Conference Dates

October 18-21, 2015


Engineering characterisation is essential for efficient and knowledge-led process development in biomanufacturing and to underpin the adoption of single-use technologies [1]. Despite diverse applications of rocked bag bioreactors, there is currently little understanding of the fundamental determinants of fluid mixing and mass transfer, which are important for mammalian cell culture.

In this work, a flexible single-use rocked bag bioreactor system has been fully evaluated in terms of volumetric oxygen mass transfer coefficient (kLa), CO2 stripping rate and liquid phase mixing time (tm) at 10, 20 and 50L scale. Five inputs were identified as potentially affecting gas transfer and mixing characteristics: rocking rate, rocking angle, fill volume, rocking acceleration and air flow rate. Based on this engineering characterisation, industrially relevant fed-batch GS-CHO cell cultures were conducted to demonstrate the effects of these parameters on cell growth, productivity and metabolite profiles.

It was found that oxygen transfer could be an issue for mammalian cell culture at the cell densities reached in industrial fed-batch processes. Within sensible operating ranges for cell culture, the oxygen mass transfer coefficient, kLa, was most sensitive to rocking rate and fill volume (5-fold higher at 25rpm compared to 15rpm). Bubble formation and the presence of a dispersed gas phase was observed at moderate rocking rates and was prevalent at high rocking rate or low fill volume. In terms of scale-up, kLa did not change significantly with a doubling in scale. In contrast, the liquid phase mixing time, tm, approximately doubled. CO2 stripping was largely determined by air flow rate at both 10 and 20L scales but was proportionately slower at 20L scale.

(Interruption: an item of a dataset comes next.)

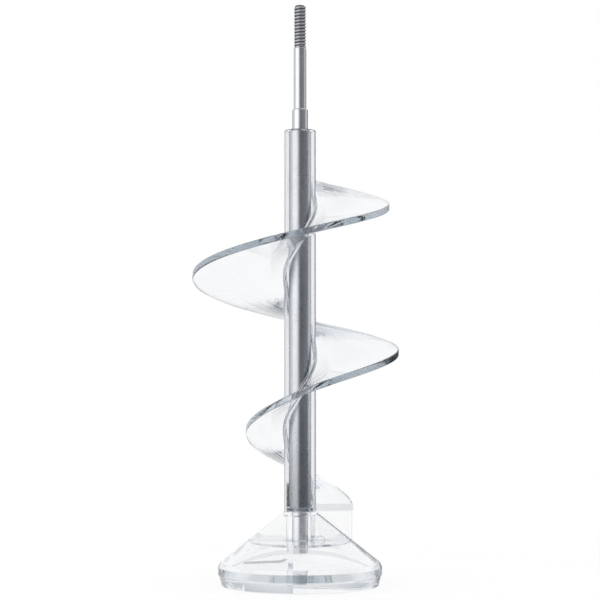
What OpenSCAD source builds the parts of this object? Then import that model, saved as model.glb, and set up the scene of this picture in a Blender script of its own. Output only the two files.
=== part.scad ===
// Vertical screw conveyor auger: a stepped steel shaft, a clear moulded screw whose
// flight follows a hopper from its neck to its bowl, and a clear hollow foot.
// Millimetres, +Z up, origin on the shaft's axis in the plane that the foot stands on.

/* [Shaft] */
// Height of the shaft's threaded end above the floor
shaft_top_z = 294; // [285:1:310]
// Outer diameter of the threaded end
thread_d = 6; // [5:0.5:6]
// Length of the threaded end
thread_len = 22; // [12:1:26]
// Diameter of the plain neck below the thread
neck_d = 6.4; // [6.2:0.1:7]
// Diameter of the upper and lower journals
journal_d = 8; // [7.4:0.2:9]
// Length of the upper journal that stands out of the screw
journal_len = 10.6; // [6:0.2:16]
// Diameter of the body inside the screw's tube
body_d = 11.2; // [10:0.2:12]
// Height of the shaft's lower end
shaft_bottom_z = 12; // [11:0.5:14]

/* [Screw] */
// Outer diameter of the screw's tube
tube_d = 16; // [15:0.5:17]
// Thickness of the tube's wall, which stands clear of the shaft
tube_wall = 1.1; // [1:0.1:1.6]
// Height of the tube's open upper end
tube_top_z = 229.6; // [225:0.2:232]
// Lead of the flight, its rise in one turn, at its lower end
lead_low = 81; // [78:1:84]
// Lead of the flight at its upper end
lead_high = 73.5; // [70:0.5:77]
// Angle that the flight turns through
flight_turn = 800; // [780:10:810]
// Angle over which the flight levels off before its upper end
level_turn = 35; // [5:5:45]
// Thickness of the flight
flight_t = 3.4; // [2.6:0.2:4]
// Radius of the hollow where the flight meets the tube
root_fillet = 2; // [1.2:0.2:3]

/* [Hopper outline that the rim follows] */
// Rim radius in the hopper's neck
neck_rim_r = 27.4; // [25:0.2:30]
// Rim radius where the cone meets the bowl
cone_rim_r = 52.2; // [46:0.2:53]
// Largest rim radius, in the bowl
bowl_rim_r = 54.8; // [53.4:0.2:58]
// Rim radius at the flight's upper end
top_rim_r = 40.5; // [36:0.5:46]

/* [Foot] */
// Radius of the foot's flange
flange_r = 41.2; // [40:0.2:44]
// Radius of the flat deck that carries the hub
deck_r = 26.4; // [24:0.2:28]
// Height of the deck's upper face
deck_z = 22.2; // [20:0.2:24]
// Thickness of the deck and of the sloping wall
wall = 3; // [2.4:0.2:3.4]
// Height of the hub's shoulder, which carries the tube
hub_z = 36.8; // [35:0.2:38.4]
// Outer diameter of the hub
hub_d = 17; // [16:0.5:18]
// Thickness of the fins, the web and the vanes
rib_t = 2.6; // [2:0.2:3]

/* [Hidden] */
$fn = 96;

// Radial gap between the shaft and the collar's bore, and between the pilot and the tube
bore_gap = 0.05;
// Small chamfers on the shaft's ends and steps
end_chamfer = 0.8;
step_chamfer = 0.7;
body_chamfer = 1.3;
// The hub's pilot stands up inside the tube, around the shaft, and carries its shoulder
pilot_h = 2;
pilot_z = hub_z + pilot_h;
journal_top_z = tube_top_z + 0.6 + journal_len;
body_top_z = tube_top_z + 0.6;

tube_r = tube_d / 2;
bore_r = tube_r - tube_wall;
// The flight's root is sunk into the tube's wall as far as this radius
root_r = (bore_r + tube_r) / 2;
rim_ease = 0.5;
// The root's hollow is cut level at the tube's foot, so that it clears the hub
root_cut_r = tube_r + 2 * root_fillet;
root_cut_h = 2 * root_fillet;
// The flight ends with its lower face level with the hub's shoulder
flight_low_z = hub_z + flight_t / 2;
// The lower end stands a little behind the right-hand side, clear of the fin there
flight_low_a = 10;
flight_top_a = flight_low_a + flight_turn;
flight_step = 5;
flight_steps = ceil(flight_turn / flight_step);
flight_top_z = flight_z(flight_top_a);
// Heights of the hopper's neck, cone and bowl
cone_low_z = 94.4;
cone_high_z = 117.8;
bowl_z = 159.2;
hopper = [
    [0, neck_rim_r],
    [cone_low_z, neck_rim_r],
    [cone_high_z, cone_rim_r],
    [bowl_z, bowl_rim_r],
    [flight_top_z, top_rim_r]
];
// The outline's corners are eased over this much height, and the upper corner of the
// flight's end is rounded in plan by this much
hopper_ease = [-4, -2, 0, 2, 4];
top_corner_r = 8;

// Foot outline below the sloping wall
skirt_foot_r = flange_r - 1.8;
skirt_top_r = flange_r - 0.6;
skirt_z = 4.8;
flange_low_z = 5.4;
flange_high_z = 9.2;
slope_foot_r = flange_r - 1.1;
slope_foot_z = 11.4;
skirt_in_r = flange_r - 3.2;
slope_in_r = flange_r - 2.8;
slope_in_z = 5;
deck_in_r = deck_r - 2.4;
// The hub is hollow from below, up to the collar that holds the shaft
hub_in_r = 5.8;
collar_z = 35;
// Fins run from the hub's shoulder down to the deck's edge
fin_drop = 0.6;
sink = 1;
// Arched drain notch at the foot of the right-hand fin
notch_r = 2;
notch_x = 10.4;
// The web under the flight's end stands at the flight's own end angle
web_r = neck_rim_r - 0.4;
// Vanes below the deck
vane_len = 28.4;
vane_h = 9;
vane_offset = 4.6;
vane_root = 6.5;
vane_fillet = 4;

function sum(v, i = 0) = i < len(v) ? v[i] + sum(v, i + 1) : 0;

// Rim radius at a height, the hopper's outline with its corners eased
function hopper_r(z) = sum([for (dz = hopper_ease) lookup(z + dz, hopper)]) / len(hopper_ease);

// How far the rim draws in as it rounds the corner at the upper end
function corner_cut(a) =
    let (left = top_corner_r - hopper_r(flight_top_z) * (flight_top_a - a) * PI / 180)
    left > 0 ? top_corner_r - sqrt(top_corner_r ^ 2 - min(left, top_corner_r) ^ 2) : 0;

// Height of the flight's middle at an angle: its lead changes evenly on the way up,
// and its last few degrees level off
function flight_z(a) =
    let (
        turned = (a - flight_low_a) / 360,
        levelling = max(0, a - flight_top_a + level_turn) / 360
    )
    flight_low_z
        + lead_low * turned
        - (lead_low - lead_high) / 2 * turned ^ 2 * 360 / flight_turn
        - lead_high / 2 * levelling ^ 2 * 360 / level_turn;
function rim_r(a) = hopper_r(flight_z(a)) - corner_cut(a);

// Half of the flight's section, from the sunken root to the eased rim, as radius and
// distance from the middle of its thickness
function half_section(r) = [
    [root_r, flight_t / 2 + root_fillet],
    [tube_r + 0.3 * root_fillet, flight_t / 2 + 0.3 * root_fillet],
    [tube_r + root_fillet, flight_t / 2],
    [r - rim_ease, flight_t / 2],
    [r, flight_t / 2 - rim_ease]
];

// The section at one angle: its lower half outwards, then its upper half outwards
function section_points(a) = [
    for (side = [-1, 1])
        for (p = half_section(rim_r(a)))
            [p[0] * cos(a), p[0] * sin(a), flight_z(a) + side * p[1]]
];

module flight() {
    half = 5;
    ring = 2 * half;
    angles = [for (i = [0:flight_steps]) flight_low_a + flight_turn * i / flight_steps];
    // The loop of point numbers around one section, anticlockwise as radius and height
    loop = concat([for (i = [0:half - 1]) i], [for (i = [half - 1:-1:0]) half + i]);
    skin = [
        for (s = [0:flight_steps - 1])
            for (i = [0:ring - 1])
                let (
                    p = s * ring + loop[i],
                    q = s * ring + loop[(i + 1) % ring],
                    up = ring
                )
                each [[p, q + up, p + up], [p, q, q + up]]
    ];
    lower_cap = [for (i = [0:half - 2]) each [[i, half + i + 1, i + 1], [i, half + i, half + i + 1]]];
    last = flight_steps * ring;
    upper_cap = [for (t = lower_cap) [t[2] + last, t[1] + last, t[0] + last]];
    polyhedron(
        points = [for (a = angles) each section_points(a)],
        faces = concat(skin, lower_cap, upper_cap),
        convexity = 8
    );
}

// The shaft's half outline is turned about its axis
module drive_shaft() {
    color("silver")
    rotate_extrude()
    polygon([
        [0, shaft_bottom_z],
        [journal_d / 2 - end_chamfer, shaft_bottom_z],
        [journal_d / 2, shaft_bottom_z + end_chamfer],
        [journal_d / 2, pilot_z],
        [body_d / 2, pilot_z],
        [body_d / 2, body_top_z - body_chamfer],
        [body_d / 2 - body_chamfer, body_top_z],
        [journal_d / 2, body_top_z],
        [journal_d / 2, journal_top_z - step_chamfer],
        [journal_d / 2 - step_chamfer, journal_top_z],
        [neck_d / 2, journal_top_z],
        [neck_d / 2, shaft_top_z - thread_len],
        [thread_d / 2, shaft_top_z - thread_len],
        [thread_d / 2, shaft_top_z - end_chamfer],
        [thread_d / 2 - end_chamfer, shaft_top_z],
        [0, shaft_top_z]
    ]);
}

module auger_screw() {
    color([0.86, 0.92, 0.96, 0.45])
    difference() {
        union() {
            translate([0, 0, hub_z]) cylinder(r = tube_r, h = tube_top_z - hub_z);
            flight();
        }
        translate([0, 0, hub_z - sink]) cylinder(r = bore_r, h = tube_top_z - hub_z + 2 * sink);
        translate([0, 0, hub_z - root_cut_h]) cylinder(r = root_cut_r, h = root_cut_h);
    }
}

// Deck, sloping wall, flange and skirt, open underneath
module foot_shell() {
    rotate_extrude()
    polygon([
        [0, deck_z],
        [deck_r, deck_z],
        [slope_foot_r, slope_foot_z],
        [flange_r, flange_high_z],
        [flange_r, flange_low_z],
        [skirt_top_r, skirt_z],
        [skirt_foot_r, 0],
        [skirt_in_r, 0],
        [slope_in_r, slope_in_z],
        [deck_in_r, deck_z - wall],
        [0, deck_z - wall]
    ]);
}

// A plate standing in the plane of X and Z, from its outline
module upright_plate(outline) {
    translate([0, rib_t / 2, 0])
    rotate([90, 0, 0])
    linear_extrude(rib_t)
    polygon(outline);
}

// Fin on the right-hand side, from the hub down to the deck's edge
module fin() {
    upright_plate([
        [0, deck_z - sink],
        [deck_r - sink, deck_z - sink],
        [deck_r, deck_z],
        [hub_d / 2, hub_z - fin_drop],
        [0, hub_z - fin_drop]
    ]);
}

// Upright web between the deck and the flight's lower end
module web() {
    rotate([0, 0, flight_low_a])
    translate([0, rib_t / 2, 0])
    upright_plate([
        [0, deck_z - sink],
        [web_r, deck_z - sink],
        [web_r, hub_z],
        [0, hub_z]
    ]);
}

// Vane below the deck, running out to the left of the shaft, its upper edge curving up to
// the deck
module vane() {
    inner_x = rib_t / 2 - vane_offset;
    turn_x = -vane_root - vane_fillet;
    arc = [for (a = [270:15:360])
        [turn_x + vane_fillet * cos(a), vane_h + vane_fillet + vane_fillet * sin(a)]];
    translate([0, -vane_offset, 0])
    upright_plate(concat(
        [[inner_x, 0], [-vane_len, 0], [-vane_len, vane_h]],
        arc,
        [[-vane_root, deck_z - sink], [inner_x, deck_z - sink]]
    ));
}

module foot() {
    color([0.84, 0.9, 0.95, 0.45])
    difference() {
        union() {
            foot_shell();
            translate([0, 0, deck_z - sink]) cylinder(d = hub_d, h = hub_z - deck_z + sink);
            translate([0, 0, deck_z]) cylinder(r = bore_r - 2 * bore_gap, h = pilot_z - deck_z);
            fin();
            mirror([1, 0, 0]) fin();
            web();
            vane();
            mirror([1, -1, 0]) vane();
        }
        translate([0, 0, collar_z - sink])
            cylinder(r = journal_d / 2 + bore_gap, h = pilot_z - collar_z + 2 * sink);
        translate([0, 0, deck_z - wall - sink])
            cylinder(r = hub_in_r, h = collar_z - deck_z + wall + sink);
        translate([notch_x, rib_t, deck_z])
            rotate([90, 0, 0])
            cylinder(r = notch_r, h = 2 * rib_t, $fn = 48);
    }
}

drive_shaft();
auger_screw();
foot();
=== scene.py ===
"""Looks of a vertical screw conveyor auger: a turned steel shaft, a clear moulded screw and a
clear moulded foot."""

import math

import bmesh
import bpy
from mathutils import Matrix, Vector


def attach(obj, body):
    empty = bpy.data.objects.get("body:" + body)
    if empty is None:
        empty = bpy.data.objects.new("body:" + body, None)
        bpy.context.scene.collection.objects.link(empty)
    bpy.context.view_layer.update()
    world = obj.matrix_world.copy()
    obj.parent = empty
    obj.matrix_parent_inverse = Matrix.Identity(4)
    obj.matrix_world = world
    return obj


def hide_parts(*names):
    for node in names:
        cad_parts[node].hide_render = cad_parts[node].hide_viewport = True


MM = 0.001

# Shaft, in millimetres, as everything below
SHAFT_TOP_Z = 294.0
SHAFT_BOTTOM_Z = 12.0
THREAD_R = 3.0
THREAD_ROOT_R = 2.6
THREAD_LEN = 22.0
THREAD_PITCH = 1.7
THREAD_CLEAR = 0.05
THREAD_LEAD_IN = 0.3
NECK_R = 3.2
JOURNAL_R = 4.0
JOURNAL_LEN = 10.6
BODY_R = 5.6
BODY_PROUD = 0.6
BODY_FOOT_CHAMFER = 0.2
END_CHAMFER = 0.8
STEP_CHAMFER = 0.7
BODY_CHAMFER = 1.3

# Screw
TUBE_R = 8.0
BORE_R = 6.9
TUBE_TOP_Z = 229.6
FLIGHT_T = 3.4
ROOT_FILLET = 2.0
LEAD_LOW = 81.0
LEAD_HIGH = 73.5
FLIGHT_TURN = 800.0
LEVEL_TURN = 35.0
FLIGHT_LOW_A = 10.0
FLIGHT_TOP_A = FLIGHT_LOW_A + FLIGHT_TURN
RIM_ROUND = 0.6
TOP_CORNER_R = 8.0
EDGE_EASE = 0.3
LEAST_FILLET = 0.02

# Hopper outline that the rim follows
NECK_RIM_R = 27.4
CONE_RIM_R = 52.2
BOWL_RIM_R = 54.8
TOP_RIM_R = 40.5
CONE_LOW_Z = 94.4
CONE_HIGH_Z = 117.8
BOWL_Z = 159.2
HOPPER_EASE = 4.0

# Foot
HUB_Z = 36.8
HUB_R = 8.5
PILOT_R = 6.8
PILOT_Z = 38.8
DECK_R = 26.4
DECK_Z = 22.2
WALL = 3.0
DECK_IN_R = DECK_R - 2.4
FLANGE_R = 41.2
FLANGE_HIGH_Z = 9.2
FLANGE_LOW_Z = 5.4
SHOULDER_R = FLANGE_R - 1.1
SHOULDER_Z = 11.4
SKIRT_HIGH_R = FLANGE_R - 0.6
SKIRT_HIGH_Z = 4.8
SKIRT_LOW_R = FLANGE_R - 1.8
SKIRT_IN_R = FLANGE_R - 3.2
SLOPE_IN_R = FLANGE_R - 2.8
SLOPE_IN_Z = 5
HUB_IN_R = 5.8
COLLAR_Z = 35.0
RIB_T = 2.6
FIN_DROP = 0.6
NOTCH_R = 2.0
NOTCH_X = 10.4
WEB_R = 27.0
VANE_LEN = 28.4
VANE_H = 9.0
VANE_OFFSET = 4.6
VANE_ROOT = 6.5
VANE_FILLET = 4.0
BORE_GAP = 0.05
SEAT_GAP = 0.05
PLATE_EASE = 0.3
BOLD_EASE = 1.1
HUB_EASE = 0.25
HOLLOW_EASE = 0.6
# How far what is joined or cut reaches past the face that it meets
SINK = 1
# Keeps faces that are cut or joined from lying in one plane, which leaves stray faces
COPLANAR_SHIFT = 0.013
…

Fed-batch cultures of an industrial GS-CHO cell line producing a whole IgG were subsequently performed in a 10L rocked bags at various rocking rates. It was found that cells cultured at lower rocking rates in the absence of a dispersed gas phase had higher cell specific productivities. These results confirm the importance of kLa with regards to cell growth and antibody production and of CO2 stripping in terms of bioreactor pH control.